FormaliSE 2026
Sun 12 - Mon 13 April 2026 Rio de Janeiro, Brazil
co-located with ICSE 2026

While most neural network verification tools are evaluated on image-based benchmarks, verifying models trained on preprocessed data that bears a complex and nonlinear relationship to the input poses additional challenges. We take the example of speech recognition, where spectrogram-based preprocessing obscures the correspondence between waveform perturbations and model inputs.
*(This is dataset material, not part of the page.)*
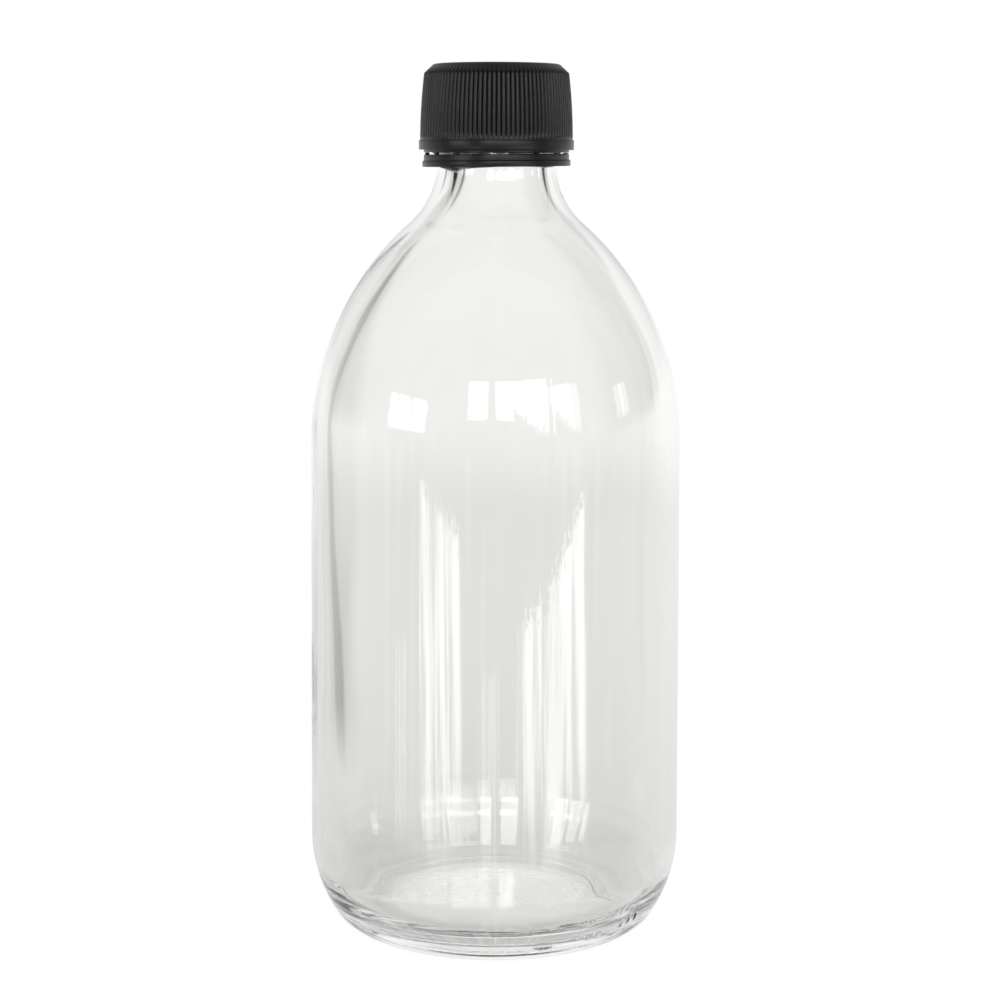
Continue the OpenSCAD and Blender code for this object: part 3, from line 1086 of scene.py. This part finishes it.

We consider two convolutional neural networks for spoken digit classification, one operating directly on raw waveform inputs and the other on Mel spectrogram representations, each trained under Projected Gradient Descent (PGD) adversarial settings for varying values of perturbation $\epsilon$. The models are evaluated for robustness using state-of-the-art neural network verifiers, $\alpha,\beta$-CROWN, Marabou, and NeuralSAT. Results show that $\alpha,\beta$-CROWN outperforms other verifiers; however, verification success declines significantly as $\epsilon$ increases, with approximately 94% of samples verified at $\epsilon = 0$ and only 21% at $\epsilon = 0.02$. Our case study highlights several practical challenges in neural network verification for the selected domain. By documenting these challenges, this work guides the development of verification-friendly neural networks and preprocessing design for audio and other domains that involve complex data preprocessing.